──────── INFORMATION SHOWN
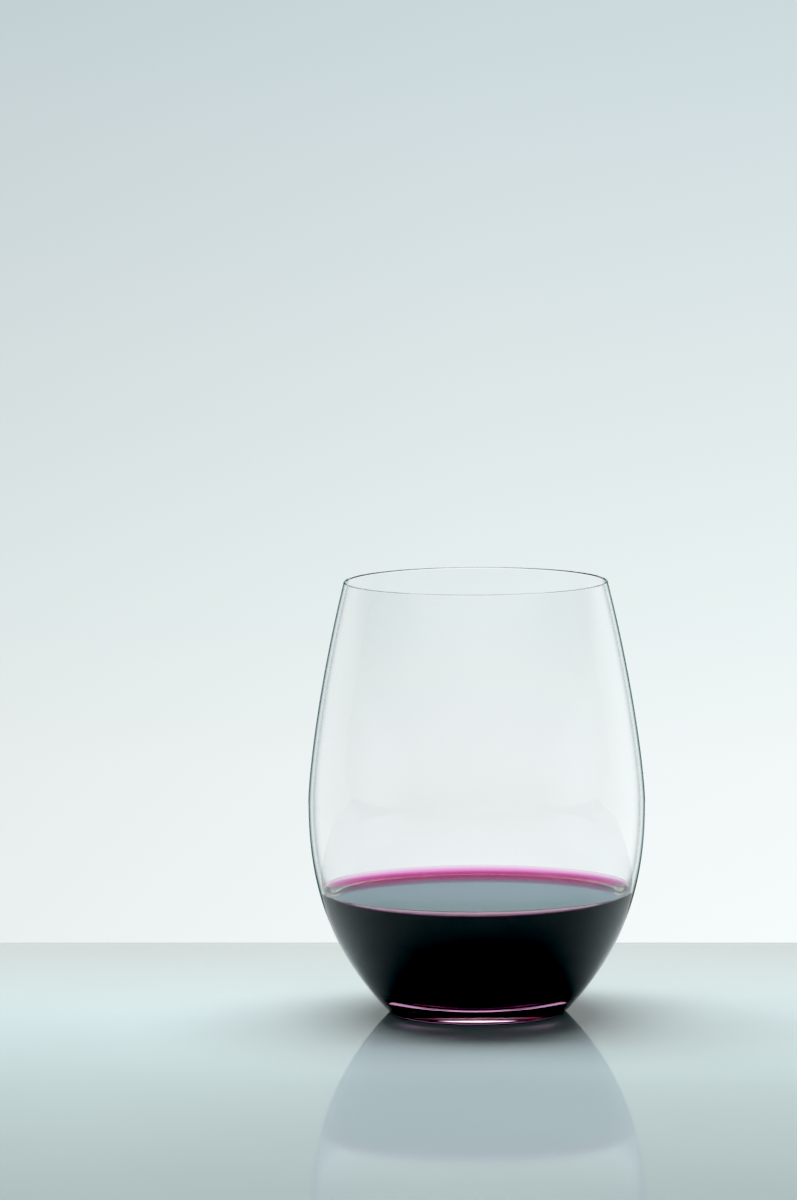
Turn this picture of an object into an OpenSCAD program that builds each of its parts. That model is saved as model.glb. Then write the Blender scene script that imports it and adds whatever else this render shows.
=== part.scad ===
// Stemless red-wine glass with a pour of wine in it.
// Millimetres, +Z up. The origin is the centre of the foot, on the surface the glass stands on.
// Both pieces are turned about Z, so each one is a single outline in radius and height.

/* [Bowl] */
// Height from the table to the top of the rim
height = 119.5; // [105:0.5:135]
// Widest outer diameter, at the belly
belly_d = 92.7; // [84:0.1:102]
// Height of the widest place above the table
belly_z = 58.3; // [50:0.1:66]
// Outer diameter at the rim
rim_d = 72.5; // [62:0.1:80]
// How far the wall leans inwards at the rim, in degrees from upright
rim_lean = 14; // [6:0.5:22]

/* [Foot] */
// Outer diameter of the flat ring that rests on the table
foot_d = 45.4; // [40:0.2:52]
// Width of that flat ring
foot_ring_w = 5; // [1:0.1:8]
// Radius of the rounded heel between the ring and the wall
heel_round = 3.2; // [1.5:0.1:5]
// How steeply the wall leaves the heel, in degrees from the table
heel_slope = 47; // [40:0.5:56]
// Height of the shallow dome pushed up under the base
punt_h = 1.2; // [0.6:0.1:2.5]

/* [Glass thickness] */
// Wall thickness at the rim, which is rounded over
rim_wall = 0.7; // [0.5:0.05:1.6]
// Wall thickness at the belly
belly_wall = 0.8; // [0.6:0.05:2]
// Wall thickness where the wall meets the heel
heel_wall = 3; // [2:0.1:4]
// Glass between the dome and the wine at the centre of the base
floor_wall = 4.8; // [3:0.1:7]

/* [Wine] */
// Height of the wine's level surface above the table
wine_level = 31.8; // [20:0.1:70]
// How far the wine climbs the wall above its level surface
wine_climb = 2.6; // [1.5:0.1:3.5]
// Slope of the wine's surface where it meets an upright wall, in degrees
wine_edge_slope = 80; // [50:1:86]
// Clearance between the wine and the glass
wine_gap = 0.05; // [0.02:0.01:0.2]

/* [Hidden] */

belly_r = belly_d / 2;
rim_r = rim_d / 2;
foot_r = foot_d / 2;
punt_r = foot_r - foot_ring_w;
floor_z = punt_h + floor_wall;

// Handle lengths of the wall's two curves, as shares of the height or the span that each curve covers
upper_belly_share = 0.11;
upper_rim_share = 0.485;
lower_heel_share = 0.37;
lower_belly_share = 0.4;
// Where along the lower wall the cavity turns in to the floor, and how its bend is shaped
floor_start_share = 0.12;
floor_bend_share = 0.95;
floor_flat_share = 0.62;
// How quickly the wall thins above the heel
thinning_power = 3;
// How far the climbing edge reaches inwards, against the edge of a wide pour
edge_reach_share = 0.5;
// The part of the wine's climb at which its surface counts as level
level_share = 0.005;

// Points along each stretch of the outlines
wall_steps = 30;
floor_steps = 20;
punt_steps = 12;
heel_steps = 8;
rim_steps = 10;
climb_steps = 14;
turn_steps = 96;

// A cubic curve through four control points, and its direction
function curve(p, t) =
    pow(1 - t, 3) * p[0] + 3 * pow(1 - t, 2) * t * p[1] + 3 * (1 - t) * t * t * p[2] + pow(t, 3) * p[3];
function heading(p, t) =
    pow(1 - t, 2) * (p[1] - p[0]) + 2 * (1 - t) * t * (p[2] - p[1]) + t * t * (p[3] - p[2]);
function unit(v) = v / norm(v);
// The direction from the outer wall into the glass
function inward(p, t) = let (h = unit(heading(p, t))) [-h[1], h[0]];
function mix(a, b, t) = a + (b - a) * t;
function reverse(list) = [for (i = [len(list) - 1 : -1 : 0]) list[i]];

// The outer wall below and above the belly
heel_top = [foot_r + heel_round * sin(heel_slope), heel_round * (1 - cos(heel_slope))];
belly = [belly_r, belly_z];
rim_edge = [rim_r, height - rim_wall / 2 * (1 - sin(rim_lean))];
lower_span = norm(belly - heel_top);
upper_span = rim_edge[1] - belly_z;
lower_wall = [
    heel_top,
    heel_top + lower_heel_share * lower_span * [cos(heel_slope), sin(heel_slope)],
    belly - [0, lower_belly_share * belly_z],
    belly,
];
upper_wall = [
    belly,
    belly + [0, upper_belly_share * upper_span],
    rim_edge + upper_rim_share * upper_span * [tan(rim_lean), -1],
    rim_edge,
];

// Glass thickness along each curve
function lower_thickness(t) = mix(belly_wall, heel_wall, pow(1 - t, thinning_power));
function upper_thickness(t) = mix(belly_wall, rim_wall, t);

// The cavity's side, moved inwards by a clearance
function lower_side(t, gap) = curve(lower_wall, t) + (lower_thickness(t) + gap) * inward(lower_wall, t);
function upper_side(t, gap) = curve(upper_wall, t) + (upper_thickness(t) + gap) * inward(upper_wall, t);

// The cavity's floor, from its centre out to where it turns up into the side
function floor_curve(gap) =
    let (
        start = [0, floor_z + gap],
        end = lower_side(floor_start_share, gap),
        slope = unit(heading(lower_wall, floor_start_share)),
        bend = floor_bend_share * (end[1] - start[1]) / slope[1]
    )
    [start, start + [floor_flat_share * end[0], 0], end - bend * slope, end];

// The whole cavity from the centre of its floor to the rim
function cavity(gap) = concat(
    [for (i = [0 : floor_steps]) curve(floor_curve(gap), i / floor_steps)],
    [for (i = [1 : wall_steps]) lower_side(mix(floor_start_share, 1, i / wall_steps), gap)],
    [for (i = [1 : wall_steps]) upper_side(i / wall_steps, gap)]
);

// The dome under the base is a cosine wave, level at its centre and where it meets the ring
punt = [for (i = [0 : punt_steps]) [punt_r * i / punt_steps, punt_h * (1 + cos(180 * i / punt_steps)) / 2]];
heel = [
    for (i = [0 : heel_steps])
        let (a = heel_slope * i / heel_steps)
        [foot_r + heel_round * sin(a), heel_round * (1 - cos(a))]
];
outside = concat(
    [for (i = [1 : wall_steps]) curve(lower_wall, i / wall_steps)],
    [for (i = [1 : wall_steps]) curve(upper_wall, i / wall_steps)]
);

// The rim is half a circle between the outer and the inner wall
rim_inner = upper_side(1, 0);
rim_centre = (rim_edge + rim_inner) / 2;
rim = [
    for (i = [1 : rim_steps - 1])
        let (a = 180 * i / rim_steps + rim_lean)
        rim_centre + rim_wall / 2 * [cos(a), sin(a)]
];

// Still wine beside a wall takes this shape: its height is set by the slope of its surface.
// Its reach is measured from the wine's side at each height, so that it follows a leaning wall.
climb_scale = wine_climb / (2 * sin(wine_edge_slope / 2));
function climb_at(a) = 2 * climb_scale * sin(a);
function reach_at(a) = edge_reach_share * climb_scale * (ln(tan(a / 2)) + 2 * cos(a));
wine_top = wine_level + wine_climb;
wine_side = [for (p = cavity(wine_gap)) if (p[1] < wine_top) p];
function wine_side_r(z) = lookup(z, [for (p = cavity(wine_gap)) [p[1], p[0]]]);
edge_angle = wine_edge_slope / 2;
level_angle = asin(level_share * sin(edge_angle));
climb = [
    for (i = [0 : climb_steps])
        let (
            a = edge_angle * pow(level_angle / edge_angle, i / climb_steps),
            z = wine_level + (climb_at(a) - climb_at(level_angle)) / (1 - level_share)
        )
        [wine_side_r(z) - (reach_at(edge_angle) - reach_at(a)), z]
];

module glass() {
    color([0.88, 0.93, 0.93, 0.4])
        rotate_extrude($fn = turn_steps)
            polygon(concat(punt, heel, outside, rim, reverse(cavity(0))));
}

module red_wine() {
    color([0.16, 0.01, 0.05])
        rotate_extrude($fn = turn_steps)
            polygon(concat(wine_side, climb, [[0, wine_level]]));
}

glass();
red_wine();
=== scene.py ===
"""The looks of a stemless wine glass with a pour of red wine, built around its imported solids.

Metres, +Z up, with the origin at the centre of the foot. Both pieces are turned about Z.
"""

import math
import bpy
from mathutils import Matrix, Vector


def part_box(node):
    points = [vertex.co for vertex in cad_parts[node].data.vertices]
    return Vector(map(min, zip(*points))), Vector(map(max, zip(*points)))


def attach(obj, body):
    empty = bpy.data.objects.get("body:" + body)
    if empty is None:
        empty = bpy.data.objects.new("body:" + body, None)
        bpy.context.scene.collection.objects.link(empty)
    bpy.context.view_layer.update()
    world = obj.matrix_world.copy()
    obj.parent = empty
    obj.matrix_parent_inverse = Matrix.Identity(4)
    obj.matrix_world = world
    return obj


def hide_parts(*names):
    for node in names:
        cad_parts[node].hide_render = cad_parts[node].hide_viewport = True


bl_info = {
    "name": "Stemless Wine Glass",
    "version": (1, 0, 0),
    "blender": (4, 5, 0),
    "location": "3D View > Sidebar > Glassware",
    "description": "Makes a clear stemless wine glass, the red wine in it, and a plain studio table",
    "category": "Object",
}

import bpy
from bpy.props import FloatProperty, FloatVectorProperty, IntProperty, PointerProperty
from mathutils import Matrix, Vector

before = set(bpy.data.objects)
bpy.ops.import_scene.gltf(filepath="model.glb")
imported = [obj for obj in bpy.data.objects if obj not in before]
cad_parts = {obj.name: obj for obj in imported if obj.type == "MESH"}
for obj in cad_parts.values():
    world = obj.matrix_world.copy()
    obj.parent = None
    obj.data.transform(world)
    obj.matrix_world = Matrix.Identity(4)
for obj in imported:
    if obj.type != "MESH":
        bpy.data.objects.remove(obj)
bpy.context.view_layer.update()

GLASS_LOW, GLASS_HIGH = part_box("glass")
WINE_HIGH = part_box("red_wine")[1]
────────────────
JOB
Start at the line with "color([0.16, 0.01, 0.05])", stop at the line with "bpy.context.scene.collection.objects.link(empty)", and return every line in that stretch exactly, those two included.

CORRECT ANSWER
    color([0.16, 0.01, 0.05])
        rotate_extrude($fn = turn_steps)
            polygon(concat(wine_side, climb, [[0, wine_level]]));
}

glass();
red_wine();
=== scene.py ===
"""The looks of a stemless wine glass with a pour of red wine, built around its imported solids.

Metres, +Z up, with the origin at the centre of the foot. Both pieces are turned about Z.
"""

import math
import bpy
from mathutils import Matrix, Vector


def part_box(node):
    points = [vertex.co for vertex in cad_parts[node].data.vertices]
    return Vector(map(min, zip(*points))), Vector(map(max, zip(*points)))


def attach(obj, body):
    empty = bpy.data.objects.get("body:" + body)
    if empty is None:
        empty = bpy.data.objects.new("body:" + body, None)
        bpy.context.scene.collection.objects.link(empty)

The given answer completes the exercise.